9.14.2007

New(ish) Noise :: 09.14.07

Allow me to indulge myself (and, hopefully, you, dear reader) by letting me tell you what's been rocking my world — in the parlance of our times — lately.

Firstly, we have the brilliant Scot-rock quartet The Twilight Sad. Very reminiscent of the early material of Scot-rockers Idlewild (particularly the fantastic 100 Broken Windows record), Fourteen Autmns, Fifteen Winters also owes a great deal to the swirling, effects-laden shoegaze of Ride and Slowdive, the epic loud-quiet dynamic of post-rockers Explosions in the Sky and the swank, suave indie-garage aesthetic of The Walkmen. Tug's jam is "Cold Days from the Birdhouse," but my money's on "And She Would Darken the Memory of Youth," where singer James Graham's Scottish brogue is in full display, veering from a gentle croon to full-on Hamilton Leithause screeching. And goddamn if Andy MacFarlane can't make enough racket by himself to account for twenty fucking axeslayers.

The Twilight Sad — "And She Would Darken the Memory of Youth"

Then we have Plastic Little. A friend of mine introduced me to the hilarious Baltimore rap group a few weeks ago, and I've been rocking that shit ever since. Now, don't get the wrong impression — Plastic Little is funny in the way that Spank Rock is funny or that De La Soul's Three Feet High and Rising is funny. Equally adept at spitting trash-mouth rhymes, utterly un-P.C. obnoxiousness and acute social and hip-hop commentary — often in the same song — Plastic Little is bringing the fun back into hip-hop that all those no-talent hack emcees (yes, I'm talking to you, 50 Cent, Master P, etc.) took out.

Plastic Little — "The Jump Off"
Bonus: YouTube videos? Them's the Jump Off!

Being a complete and utter guitar-gear nerd, I frequent several gearhead-oriented web sites. Occasionally, I'll check out the music of forum members, usually based on how cool I think his/her rig is. And that's how I stumbled across L.A. indie rock quintet Divisadero. (What can I say: Dudeman plays a Jazzmaster through a Deluxe Reverb. Mmm ... tone.) On its MySpace page, Divisadero says it sounds like "Driving through the desert at 4 a.m.," which is a super-astute observation — Divisadero's worn desert-indie-folk sounds like Neil Young (circa Everybody Knows This is Nowhere) filtered Spiritualized, Stereolab and Yo La Tengo. The result: Absolutely perfect gems such as "Black and Blue" and epic, stunning "I Dreamt of the Apocalypse." Gentlemen (and lady), I beseech thee: Come to the Palmetto State.

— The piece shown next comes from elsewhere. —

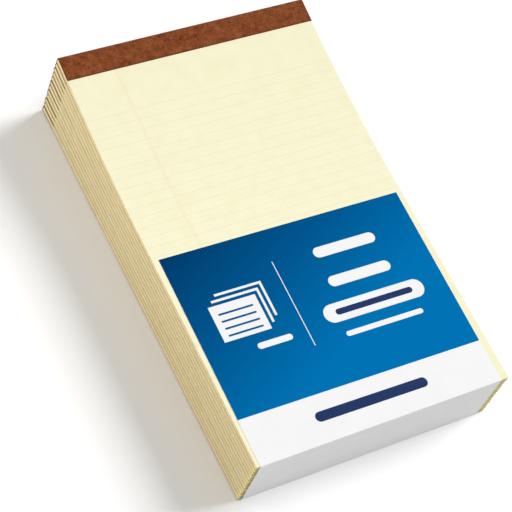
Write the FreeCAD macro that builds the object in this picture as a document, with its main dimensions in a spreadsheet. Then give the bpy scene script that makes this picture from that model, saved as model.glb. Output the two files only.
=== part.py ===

http://www.myspace.com/soundsofdivisadero

4 comments:

Brent Murphy said...

The Twilight Sad: beautiful music. Thanks for giving me the heads up.

alexgirl said...

Awesome. Thanks for the tips. I love finding out about new music.

patrick said...

we do what we can. thanks for reading.

Anonymous said...

oh my...thanks for the nice words! i was doing a search to see if the soundsofdivisadero domain was taken and found your post. double plus points for south carolina. perhaps we'll meet one day.